Writer, producer, and director Irwin Allen is probably most known as the “Master of Disaster” because of his successes with such films as The Poseidon Adventure and The Towering Inferno, but in the 1960s he was most notably a producer of high adventure science fiction television shows. Programs such as Lost in Space, Voyage to the Bottom of the Sea, Land of the Giants and The Time Tunnel cemented him as the king of primetime science fiction, but not all his attempts were successful, which leads us to today’s installment, City Beneath the Sea.
In much the same vein as Voyage to the Bottom of the Sea, this pilot has to do with undersea exploration but comes across as more of an overly melodramatic soap opera than anything else, which would explain why the Network didn’t pick it up to go to series. It takes place in the far-flung future of 2053 where the massive undersea city of Pacifica is thrown into disarray when crisis strikes the surface world and only they can save the day.

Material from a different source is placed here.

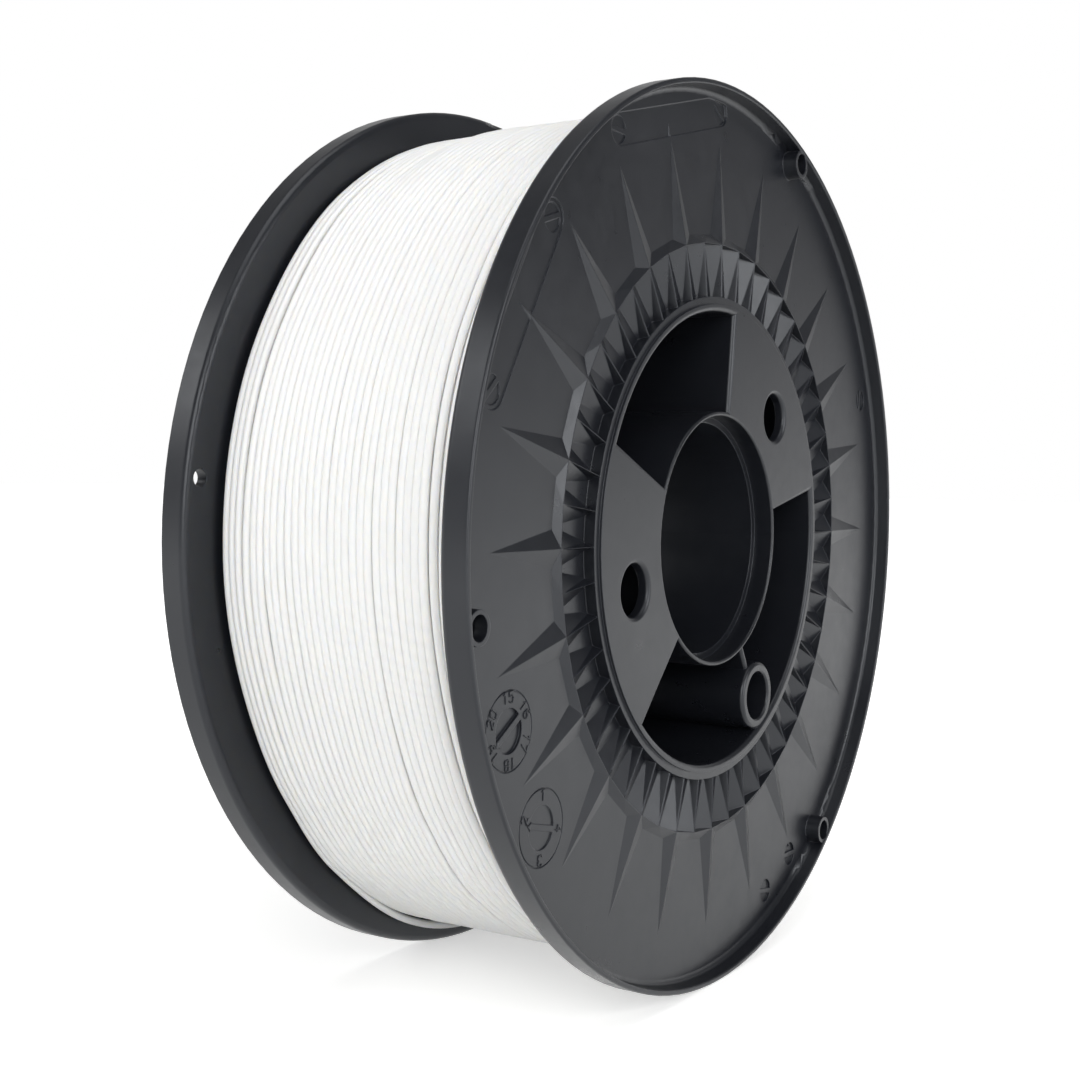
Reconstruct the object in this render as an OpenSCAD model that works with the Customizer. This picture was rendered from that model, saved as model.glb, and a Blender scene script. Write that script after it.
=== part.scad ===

Drilling platforms of the future!
It seems that the United States is being wracked with earthquakes that are causing things like drilling platforms to randomly explode, so the plan to move the gold supply in Fort Knox to the safer vaults down in the undersea city of Pacifica needs to be sped up. The President (Richard Basehart) forces Admiral Matthews (Stuart Whitman) out of retirement to take over the operation. The problem is that Matthews left Pacifica under a cloud of suspicion and anger and his second in command Woody Patterson (Robert Colbert), who now runs Pacifica, isn’t keen on being demoted so his old boss can have his old job back. But orders are orders so Matthews is yanked away from his cushy corporate job to tackle this impending crisis.
Notice Lost in Space’s Jupiter 2 in the background of this futuristic skyline.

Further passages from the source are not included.